# Passing Options to Kernel

## equilian

I'm a bit new to linux and i'm just trying to figure out what file i'd place my append command for making gentoo recognize my CD-RW drive.

Abraham  :Question: 

----------

## klieber

 *equilian wrote:*   

> I'm a bit new to linux and i'm just trying to figure out what file i'd place my append command for making gentoo recognize my CD-RW drive.

 

Have you compiled in SCSI emulation support in your kernel? (ide-scsi)  Might also want to compile in loopback support so you can test ISOs before you burn them.  (not required, though.)
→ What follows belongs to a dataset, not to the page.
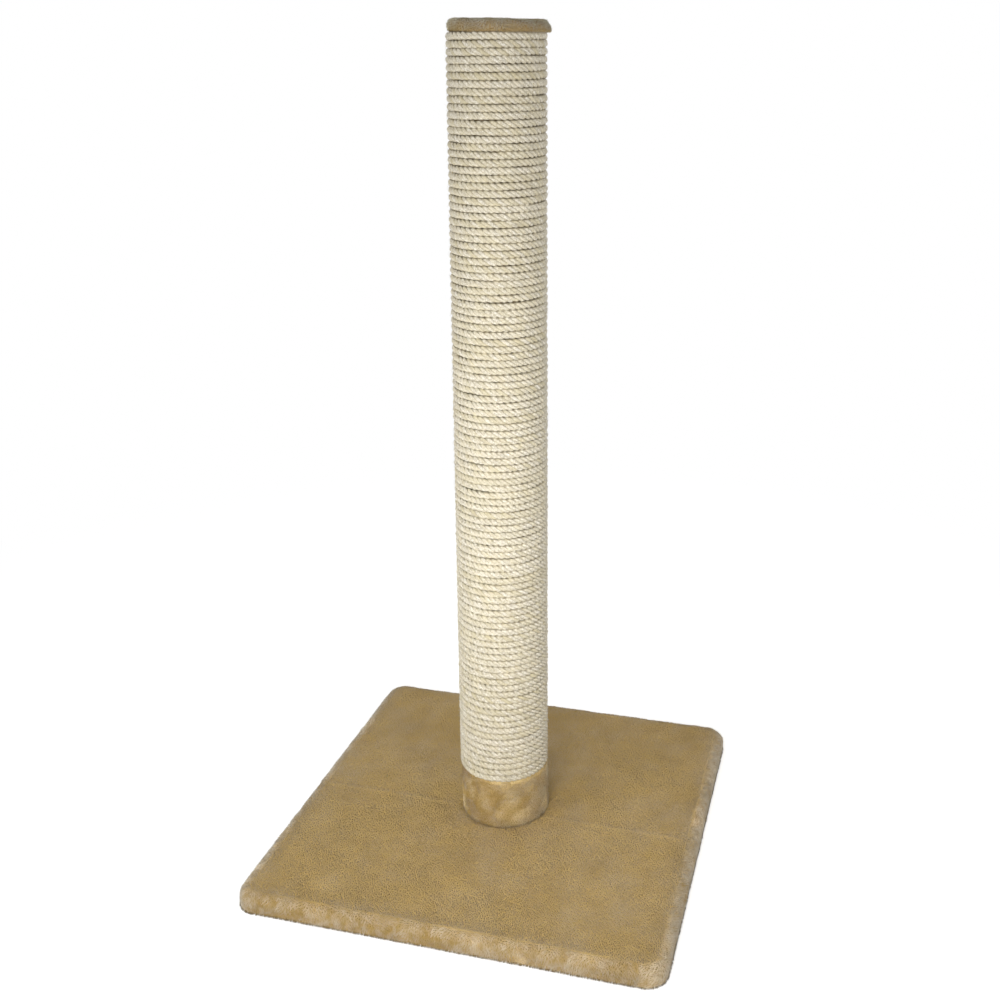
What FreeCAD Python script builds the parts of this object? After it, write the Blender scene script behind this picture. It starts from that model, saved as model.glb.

From there, check out the CD-Writing HOWTO which should walk you through getting the rest set up.

--kurt

----------

## equilian

Yeah i've compiled support i just need to know where to pass the option at.

Abraham

----------

## klieber

 *equilian wrote:*   

> Yeah i've compiled support i just need to know where to pass the option at.

 

As I mentioned, the CD-Writing HOWTO should answer your question.

--kurt

----------

## squanto

in your /boot/grub/menu.lst

mine looks like:

title=Gentoo Linux

root (hd0,0)

kernel /boot/bzImage root=/dev/hda3

append="hdc=ide-scsi hdd=ide-scsi"

the last line makes my two drives be seen to linux as though they are scsi when they are really ide.

-Andrew

----------

## McVeigh

thanks I had my menu.lst setup wrong!!  :Laughing: 

----------

## squanto

You're welcome, 

-Andrew

----------